- Recorded information -
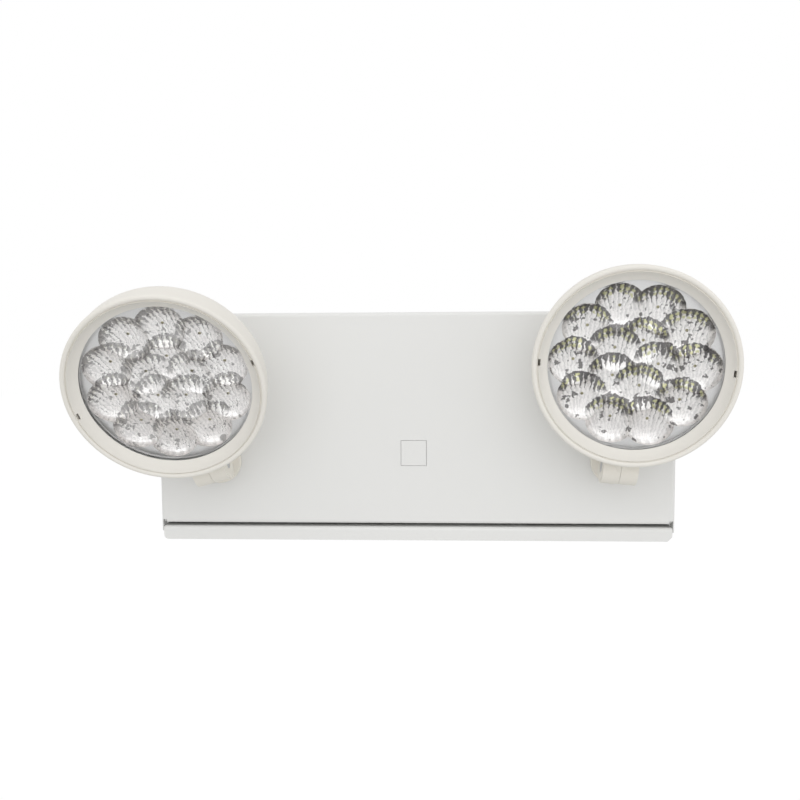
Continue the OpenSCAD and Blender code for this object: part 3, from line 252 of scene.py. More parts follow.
def finish(name, color, roughness, metallic=0.0, grain=0.6, depth=0.05, mottle=0.03, change=0.06, **sockets):
    # a finish of one colour with its grain; the other sockets of the shader are set by name
    paint, tree, base = newMaterial(name)
    skin = add(tree, "ShaderNodeGroup", {"node_tree": grainGroup}, Color=(*color, 1), Roughness=roughness,
        Grain_Size=grain, Grain_Depth=depth, Mottle=mottle, Roughness_Change=change).outputs
    feed(tree, base, {"Base Color": skin["Color"], "Roughness": skin["Roughness"], "Normal": skin["Normal"],
        "Metallic": metallic, **sockets})
    return paint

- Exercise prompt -
Copy out all of the data exactly, leaving nothing out.

- The reply -
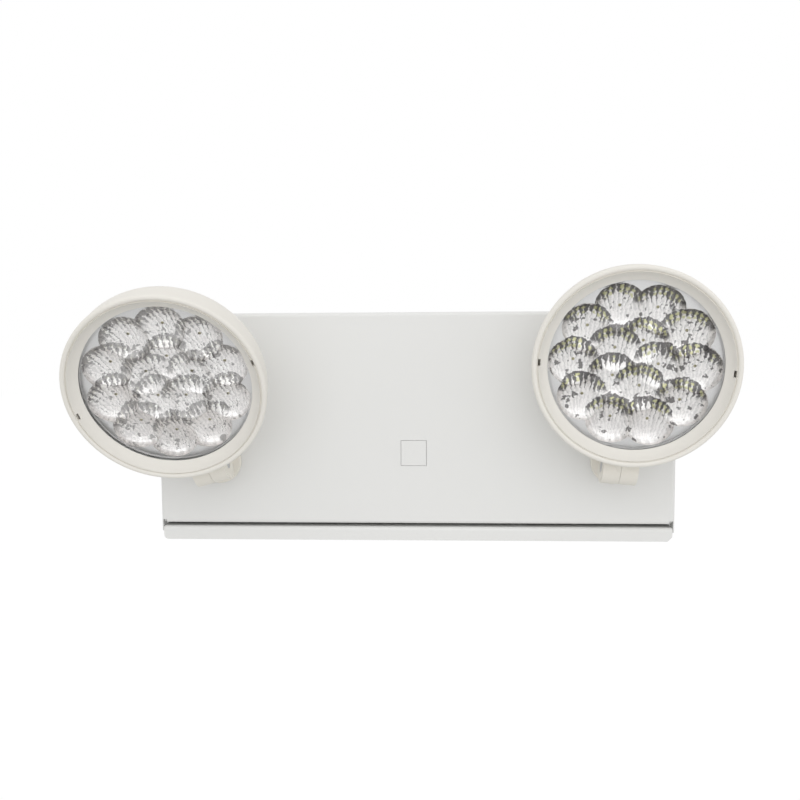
Continue the OpenSCAD and Blender code for this object: part 3, from line 252 of scene.py. More parts follow.
def finish(name, color, roughness, metallic=0.0, grain=0.6, depth=0.05, mottle=0.03, change=0.06, **sockets):
    # a finish of one colour with its grain; the other sockets of the shader are set by name
    paint, tree, base = newMaterial(name)
    skin = add(tree, "ShaderNodeGroup", {"node_tree": grainGroup}, Color=(*color, 1), Roughness=roughness,
        Grain_Size=grain, Grain_Depth=depth, Mottle=mottle, Roughness_Change=change).outputs
    feed(tree, base, {"Base Color": skin["Color"], "Roughness": skin["Roughness"], "Normal": skin["Normal"],
        "Metallic": metallic, **sockets})
    return paint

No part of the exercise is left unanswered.